While complete openness is ambitious, there are many methods and tools that can be employed that can make your research more open.

For more details on Open Science Practices please see the Open Science Training Handbook

Benefits of Reproducible and Replicable Practices

In recent years there have been many strides made to promote reproducibility and replicability practices.  New tools to assist in the process are developed practically every day.

Why might you want to adapt some of these practices?

  •  Rigor and reliability. New standards for data and code sharing in fields make it easier for researchers to reproduce and replicate reported work, thereby strengthening scientific rigor and reliability.
  • Ability to address new questions. Open science and R&R practices allows researchers to bring data and perspectives from multiple fields to bear on their work,opening up new areas of inquiry and expanding the opportunities for interdisciplinary collaboration.
  • Faster and more inclusive dissemination of knowledge. The increase in open publication accelerates the process of disseminating research and building on results. In addition, it allows for more inclusive participation in research and greater collaboration.
  • Broader participation in research. Large-scale projects in fields such as astronomy and ecology are utilizing open data and expanding opportunities for citizen scientists to contribute to scientific advances.
  • Effective use of resources. Reuse of data in fields such as clinical research is facilitating the aggregation of multiple studies for meta-analysis and allows for more effective testing of new hypotheses.
  • Improved performance of research tasks. New tools enable more accurate recording of research workstreams and automate various data curation tasks.
  • Open publication for public benefit.  In the case of publicly funded research, the ultimate sponsor is the taxpayer. The public benefits from open science as new knowledge is utilized more rapidly to improve health, protect environmental quality, and deliver new products and services.

Barriers

It is important to note that there are barriers to full reproducibility and replicability.  By acknowledging these barriers, we can better make informed decisions that move our work toward openness.
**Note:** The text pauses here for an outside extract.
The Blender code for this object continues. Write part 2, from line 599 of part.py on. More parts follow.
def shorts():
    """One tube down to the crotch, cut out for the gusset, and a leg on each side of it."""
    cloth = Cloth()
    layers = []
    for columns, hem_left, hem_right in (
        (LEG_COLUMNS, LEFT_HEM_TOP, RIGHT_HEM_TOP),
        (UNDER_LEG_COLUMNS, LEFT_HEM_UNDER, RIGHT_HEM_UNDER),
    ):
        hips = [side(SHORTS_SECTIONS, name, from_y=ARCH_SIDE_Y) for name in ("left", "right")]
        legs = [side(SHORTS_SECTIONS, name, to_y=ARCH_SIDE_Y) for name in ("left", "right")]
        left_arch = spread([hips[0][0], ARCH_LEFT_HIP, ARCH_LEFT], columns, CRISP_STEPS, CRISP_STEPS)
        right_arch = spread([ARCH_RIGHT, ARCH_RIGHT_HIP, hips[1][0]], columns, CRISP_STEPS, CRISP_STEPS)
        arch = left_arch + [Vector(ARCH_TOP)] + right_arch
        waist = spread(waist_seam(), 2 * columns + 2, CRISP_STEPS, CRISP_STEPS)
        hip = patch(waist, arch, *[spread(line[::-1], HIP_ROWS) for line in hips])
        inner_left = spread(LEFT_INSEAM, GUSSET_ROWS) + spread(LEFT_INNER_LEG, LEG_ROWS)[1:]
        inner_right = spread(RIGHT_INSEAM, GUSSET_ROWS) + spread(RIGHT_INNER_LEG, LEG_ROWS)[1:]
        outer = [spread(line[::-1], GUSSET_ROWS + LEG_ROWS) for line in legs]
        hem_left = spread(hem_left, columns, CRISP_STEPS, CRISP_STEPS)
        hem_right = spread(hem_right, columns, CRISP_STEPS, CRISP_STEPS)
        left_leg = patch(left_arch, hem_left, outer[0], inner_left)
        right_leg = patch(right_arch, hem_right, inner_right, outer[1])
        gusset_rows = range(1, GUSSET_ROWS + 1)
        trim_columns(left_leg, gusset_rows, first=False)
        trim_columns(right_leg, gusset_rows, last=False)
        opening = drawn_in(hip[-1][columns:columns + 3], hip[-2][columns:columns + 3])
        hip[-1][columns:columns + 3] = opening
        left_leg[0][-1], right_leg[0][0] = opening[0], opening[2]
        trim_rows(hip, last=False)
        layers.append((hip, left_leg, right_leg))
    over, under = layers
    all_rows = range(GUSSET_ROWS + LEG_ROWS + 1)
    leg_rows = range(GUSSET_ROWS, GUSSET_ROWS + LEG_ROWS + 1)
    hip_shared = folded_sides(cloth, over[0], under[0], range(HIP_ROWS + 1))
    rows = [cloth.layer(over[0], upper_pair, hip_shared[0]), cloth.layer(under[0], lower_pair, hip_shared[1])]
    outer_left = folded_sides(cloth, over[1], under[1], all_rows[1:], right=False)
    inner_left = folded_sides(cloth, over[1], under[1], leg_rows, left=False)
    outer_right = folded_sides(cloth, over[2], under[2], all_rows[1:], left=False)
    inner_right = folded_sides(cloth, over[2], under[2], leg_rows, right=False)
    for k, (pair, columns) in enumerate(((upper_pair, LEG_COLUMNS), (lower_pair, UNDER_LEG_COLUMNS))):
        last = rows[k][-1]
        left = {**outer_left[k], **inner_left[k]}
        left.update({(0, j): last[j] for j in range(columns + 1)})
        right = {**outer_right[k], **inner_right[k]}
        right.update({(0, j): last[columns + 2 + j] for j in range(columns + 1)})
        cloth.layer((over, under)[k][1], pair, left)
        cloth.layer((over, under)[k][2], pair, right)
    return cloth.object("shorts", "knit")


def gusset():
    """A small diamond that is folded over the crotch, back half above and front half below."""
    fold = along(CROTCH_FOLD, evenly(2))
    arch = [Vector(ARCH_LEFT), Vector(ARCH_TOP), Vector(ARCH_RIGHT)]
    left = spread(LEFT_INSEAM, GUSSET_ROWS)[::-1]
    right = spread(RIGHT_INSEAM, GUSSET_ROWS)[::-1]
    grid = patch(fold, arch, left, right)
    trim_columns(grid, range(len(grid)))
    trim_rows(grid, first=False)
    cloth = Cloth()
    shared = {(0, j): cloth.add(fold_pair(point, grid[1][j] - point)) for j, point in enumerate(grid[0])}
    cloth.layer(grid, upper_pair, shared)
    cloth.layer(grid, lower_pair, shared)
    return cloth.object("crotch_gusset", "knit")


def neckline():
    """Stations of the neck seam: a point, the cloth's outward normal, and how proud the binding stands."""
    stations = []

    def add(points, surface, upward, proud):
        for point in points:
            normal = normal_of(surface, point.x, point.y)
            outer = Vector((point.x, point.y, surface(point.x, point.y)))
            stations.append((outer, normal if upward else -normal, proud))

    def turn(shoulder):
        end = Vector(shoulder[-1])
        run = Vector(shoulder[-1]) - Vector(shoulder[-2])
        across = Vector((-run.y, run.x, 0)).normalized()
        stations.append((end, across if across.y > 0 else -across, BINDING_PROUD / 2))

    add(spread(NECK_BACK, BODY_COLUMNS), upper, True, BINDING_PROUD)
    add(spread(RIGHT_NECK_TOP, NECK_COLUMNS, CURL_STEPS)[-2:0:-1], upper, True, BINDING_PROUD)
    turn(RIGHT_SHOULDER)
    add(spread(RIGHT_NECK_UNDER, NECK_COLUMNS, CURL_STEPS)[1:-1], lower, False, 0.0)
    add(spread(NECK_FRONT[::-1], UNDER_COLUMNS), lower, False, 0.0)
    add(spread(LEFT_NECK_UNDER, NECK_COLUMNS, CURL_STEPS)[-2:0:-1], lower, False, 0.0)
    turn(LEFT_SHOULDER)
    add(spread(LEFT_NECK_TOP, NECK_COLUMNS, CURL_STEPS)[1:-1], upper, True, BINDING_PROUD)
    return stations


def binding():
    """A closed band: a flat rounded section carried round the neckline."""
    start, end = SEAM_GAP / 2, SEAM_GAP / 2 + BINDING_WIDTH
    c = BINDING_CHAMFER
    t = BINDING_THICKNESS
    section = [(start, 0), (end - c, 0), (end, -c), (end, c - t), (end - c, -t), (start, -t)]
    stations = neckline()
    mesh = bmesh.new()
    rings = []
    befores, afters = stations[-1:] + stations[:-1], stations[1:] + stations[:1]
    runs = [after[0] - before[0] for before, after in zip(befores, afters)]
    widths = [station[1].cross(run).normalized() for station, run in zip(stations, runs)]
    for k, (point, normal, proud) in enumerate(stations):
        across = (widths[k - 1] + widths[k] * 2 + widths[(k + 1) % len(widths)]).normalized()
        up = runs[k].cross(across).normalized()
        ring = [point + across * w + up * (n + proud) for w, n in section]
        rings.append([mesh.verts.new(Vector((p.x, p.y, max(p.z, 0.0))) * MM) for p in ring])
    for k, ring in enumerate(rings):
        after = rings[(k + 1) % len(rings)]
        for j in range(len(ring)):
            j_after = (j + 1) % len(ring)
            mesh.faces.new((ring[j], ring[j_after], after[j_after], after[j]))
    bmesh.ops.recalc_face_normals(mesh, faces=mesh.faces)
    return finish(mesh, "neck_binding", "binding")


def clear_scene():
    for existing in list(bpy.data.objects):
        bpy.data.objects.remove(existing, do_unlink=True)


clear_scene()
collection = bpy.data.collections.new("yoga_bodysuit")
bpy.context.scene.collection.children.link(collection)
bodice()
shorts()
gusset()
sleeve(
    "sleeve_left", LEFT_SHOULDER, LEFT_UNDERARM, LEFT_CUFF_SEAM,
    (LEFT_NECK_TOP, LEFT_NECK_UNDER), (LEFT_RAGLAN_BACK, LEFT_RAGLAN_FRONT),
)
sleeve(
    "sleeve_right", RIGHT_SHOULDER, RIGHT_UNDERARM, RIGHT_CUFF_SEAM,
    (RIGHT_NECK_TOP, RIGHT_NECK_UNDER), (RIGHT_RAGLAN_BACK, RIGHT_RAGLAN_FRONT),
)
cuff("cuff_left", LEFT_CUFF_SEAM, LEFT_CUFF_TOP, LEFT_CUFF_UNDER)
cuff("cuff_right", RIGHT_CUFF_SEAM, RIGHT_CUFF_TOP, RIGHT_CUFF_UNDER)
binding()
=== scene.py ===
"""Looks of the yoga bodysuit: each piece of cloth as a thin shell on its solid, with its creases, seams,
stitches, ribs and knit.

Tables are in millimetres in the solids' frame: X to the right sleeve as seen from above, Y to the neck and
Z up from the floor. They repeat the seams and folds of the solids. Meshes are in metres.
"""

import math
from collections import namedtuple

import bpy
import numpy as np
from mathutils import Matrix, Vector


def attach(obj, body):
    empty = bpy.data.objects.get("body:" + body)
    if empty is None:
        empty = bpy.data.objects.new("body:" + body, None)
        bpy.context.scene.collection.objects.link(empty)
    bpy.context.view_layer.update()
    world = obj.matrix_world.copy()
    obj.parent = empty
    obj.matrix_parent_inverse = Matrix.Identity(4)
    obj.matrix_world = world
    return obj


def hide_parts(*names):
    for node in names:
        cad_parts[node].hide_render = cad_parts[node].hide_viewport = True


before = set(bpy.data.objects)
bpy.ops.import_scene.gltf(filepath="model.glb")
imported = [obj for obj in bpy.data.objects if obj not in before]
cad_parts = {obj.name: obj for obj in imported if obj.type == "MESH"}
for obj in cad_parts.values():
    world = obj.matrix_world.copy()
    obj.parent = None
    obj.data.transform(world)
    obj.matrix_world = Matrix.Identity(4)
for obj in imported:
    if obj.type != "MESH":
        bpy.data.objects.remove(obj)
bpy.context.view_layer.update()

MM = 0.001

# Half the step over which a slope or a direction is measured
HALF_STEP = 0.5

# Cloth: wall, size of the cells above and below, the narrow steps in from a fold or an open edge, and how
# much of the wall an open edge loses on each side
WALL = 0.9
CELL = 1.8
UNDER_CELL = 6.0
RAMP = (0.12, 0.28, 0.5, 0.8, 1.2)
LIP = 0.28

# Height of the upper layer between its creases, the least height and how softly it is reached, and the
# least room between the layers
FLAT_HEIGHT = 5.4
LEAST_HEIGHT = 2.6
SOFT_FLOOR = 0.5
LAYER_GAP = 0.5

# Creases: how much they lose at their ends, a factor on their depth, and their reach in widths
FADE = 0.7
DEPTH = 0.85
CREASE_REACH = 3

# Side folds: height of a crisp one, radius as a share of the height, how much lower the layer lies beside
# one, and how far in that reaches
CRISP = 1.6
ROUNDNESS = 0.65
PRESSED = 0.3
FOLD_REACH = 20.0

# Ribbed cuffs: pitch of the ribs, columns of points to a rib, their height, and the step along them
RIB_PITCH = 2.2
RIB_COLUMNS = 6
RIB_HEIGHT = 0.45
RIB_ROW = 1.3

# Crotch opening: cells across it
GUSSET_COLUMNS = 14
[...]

  • Costs and infrastructure. There remain significant cost barriers to widespread implementation of open publication and open data. Some disciplines and institutions have helped to remove this barrier; however in other disciplines appropriate responses to open requirements are difficult to identify.
  • Structure of scholarly communications. Most publications are still only available on a subscription basis, and some potential pathways to open publication may disrupt the current scholarly communications ecosystem, including scientific society publishers, or may disadvantage early career researchers, researchers working in the developing world, or those in institutions with fewer resources.
  • Lack of supportive culture, incentives and training. Open practices such as preparing datasets and code for sharing and making preprints available are not generally rewarded and may even be discouraged by current incentive and reward systems. This may have the unintended consequence of causing a disadvantage to early career researchers.
  • Privacy, security, and proprietary barriers to sharing. Sharing data, code, and other research products is becoming more common, but barriers related to ensuring patient confidentiality and the protection of national security information exist in some domains. Proprietary research also presents barriers. Ultimately, some parts of the research enterprise may not be open.
  • Disciplinary differences. The nature of research and practices surrounding treatment of data and code differ by discipline and even within a discipline. The size of datasets and the nature of some data may prevent immediate, complete sharing. Safeguards to prevent misuse or misrepresentation of data will be needed.